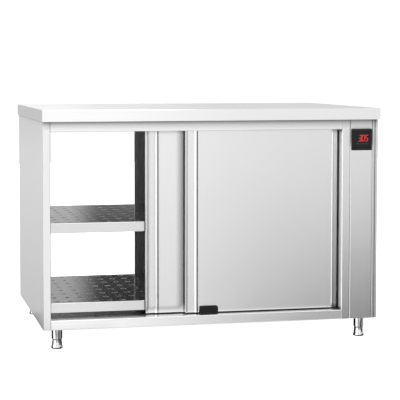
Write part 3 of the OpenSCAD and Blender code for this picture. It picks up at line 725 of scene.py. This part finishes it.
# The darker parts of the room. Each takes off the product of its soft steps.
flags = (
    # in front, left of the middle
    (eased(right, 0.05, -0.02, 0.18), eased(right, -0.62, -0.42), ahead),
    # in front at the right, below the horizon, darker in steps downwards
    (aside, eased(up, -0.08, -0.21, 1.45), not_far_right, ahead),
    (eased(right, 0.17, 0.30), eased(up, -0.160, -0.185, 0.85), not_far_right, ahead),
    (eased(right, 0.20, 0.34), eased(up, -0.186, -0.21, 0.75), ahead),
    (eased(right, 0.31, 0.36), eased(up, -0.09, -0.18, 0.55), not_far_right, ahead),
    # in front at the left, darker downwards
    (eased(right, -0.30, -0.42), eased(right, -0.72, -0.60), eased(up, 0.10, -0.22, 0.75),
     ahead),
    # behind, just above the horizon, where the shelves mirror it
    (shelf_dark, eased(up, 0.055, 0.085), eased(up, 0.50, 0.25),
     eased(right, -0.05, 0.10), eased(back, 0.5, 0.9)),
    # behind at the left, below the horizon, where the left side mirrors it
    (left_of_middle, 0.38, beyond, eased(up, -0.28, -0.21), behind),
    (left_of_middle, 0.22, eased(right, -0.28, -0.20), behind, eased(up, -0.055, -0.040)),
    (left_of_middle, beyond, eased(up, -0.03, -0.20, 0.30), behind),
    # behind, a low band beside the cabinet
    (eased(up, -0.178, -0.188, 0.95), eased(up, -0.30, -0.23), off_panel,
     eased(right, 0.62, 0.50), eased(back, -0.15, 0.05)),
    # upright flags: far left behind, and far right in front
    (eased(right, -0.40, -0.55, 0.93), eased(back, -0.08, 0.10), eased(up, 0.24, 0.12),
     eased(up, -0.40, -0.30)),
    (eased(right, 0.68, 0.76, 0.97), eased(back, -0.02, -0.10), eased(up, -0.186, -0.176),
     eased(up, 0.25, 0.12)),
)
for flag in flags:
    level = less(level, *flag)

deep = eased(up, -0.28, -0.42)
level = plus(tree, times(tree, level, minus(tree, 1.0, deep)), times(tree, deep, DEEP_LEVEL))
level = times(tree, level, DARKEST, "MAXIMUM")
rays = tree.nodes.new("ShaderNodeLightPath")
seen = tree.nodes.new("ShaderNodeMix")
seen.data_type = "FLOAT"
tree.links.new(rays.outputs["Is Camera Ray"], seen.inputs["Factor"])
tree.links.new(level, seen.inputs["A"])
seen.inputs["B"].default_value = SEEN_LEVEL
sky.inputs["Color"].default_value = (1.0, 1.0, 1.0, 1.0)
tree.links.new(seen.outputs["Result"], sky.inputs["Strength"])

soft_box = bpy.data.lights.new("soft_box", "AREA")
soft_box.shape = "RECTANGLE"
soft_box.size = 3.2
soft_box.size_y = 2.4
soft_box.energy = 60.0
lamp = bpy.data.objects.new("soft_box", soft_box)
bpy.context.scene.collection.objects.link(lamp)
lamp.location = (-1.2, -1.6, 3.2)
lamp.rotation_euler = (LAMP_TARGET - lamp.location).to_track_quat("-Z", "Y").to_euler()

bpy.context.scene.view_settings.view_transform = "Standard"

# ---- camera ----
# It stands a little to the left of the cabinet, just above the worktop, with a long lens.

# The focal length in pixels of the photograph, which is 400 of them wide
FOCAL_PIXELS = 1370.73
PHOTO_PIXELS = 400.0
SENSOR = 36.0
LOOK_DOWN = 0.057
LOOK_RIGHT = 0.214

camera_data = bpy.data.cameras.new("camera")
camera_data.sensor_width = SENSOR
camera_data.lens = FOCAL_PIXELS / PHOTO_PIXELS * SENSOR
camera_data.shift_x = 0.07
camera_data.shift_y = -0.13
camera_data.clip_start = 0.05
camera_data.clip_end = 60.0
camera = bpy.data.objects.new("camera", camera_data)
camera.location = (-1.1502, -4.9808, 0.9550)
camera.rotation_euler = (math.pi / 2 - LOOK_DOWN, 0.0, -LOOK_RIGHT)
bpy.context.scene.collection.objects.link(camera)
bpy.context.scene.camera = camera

• _PROBLEM_
Lines from the beginning of the data above through the line containing "level = less(level, *flag)" are to be returned exactly, and no others.

• _FINAL RESULT_
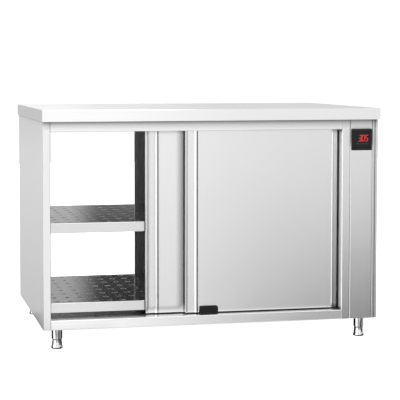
Write part 3 of the OpenSCAD and Blender code for this picture. It picks up at line 725 of scene.py. This part finishes it.
# The darker parts of the room. Each takes off the product of its soft steps.
flags = (
    # in front, left of the middle
    (eased(right, 0.05, -0.02, 0.18), eased(right, -0.62, -0.42), ahead),
    # in front at the right, below the horizon, darker in steps downwards
    (aside, eased(up, -0.08, -0.21, 1.45), not_far_right, ahead),
    (eased(right, 0.17, 0.30), eased(up, -0.160, -0.185, 0.85), not_far_right, ahead),
    (eased(right, 0.20, 0.34), eased(up, -0.186, -0.21, 0.75), ahead),
    (eased(right, 0.31, 0.36), eased(up, -0.09, -0.18, 0.55), not_far_right, ahead),
    # in front at the left, darker downwards
    (eased(right, -0.30, -0.42), eased(right, -0.72, -0.60), eased(up, 0.10, -0.22, 0.75),
     ahead),
    # behind, just above the horizon, where the shelves mirror it
    (shelf_dark, eased(up, 0.055, 0.085), eased(up, 0.50, 0.25),
     eased(right, -0.05, 0.10), eased(back, 0.5, 0.9)),
    # behind at the left, below the horizon, where the left side mirrors it
    (left_of_middle, 0.38, beyond, eased(up, -0.28, -0.21), behind),
    (left_of_middle, 0.22, eased(right, -0.28, -0.20), behind, eased(up, -0.055, -0.040)),
    (left_of_middle, beyond, eased(up, -0.03, -0.20, 0.30), behind),
    # behind, a low band beside the cabinet
    (eased(up, -0.178, -0.188, 0.95), eased(up, -0.30, -0.23), off_panel,
     eased(right, 0.62, 0.50), eased(back, -0.15, 0.05)),
    # upright flags: far left behind, and far right in front
    (eased(right, -0.40, -0.55, 0.93), eased(back, -0.08, 0.10), eased(up, 0.24, 0.12),
     eased(up, -0.40, -0.30)),
    (eased(right, 0.68, 0.76, 0.97), eased(back, -0.02, -0.10), eased(up, -0.186, -0.176),
     eased(up, 0.25, 0.12)),
)
for flag in flags:
    level = less(level, *flag)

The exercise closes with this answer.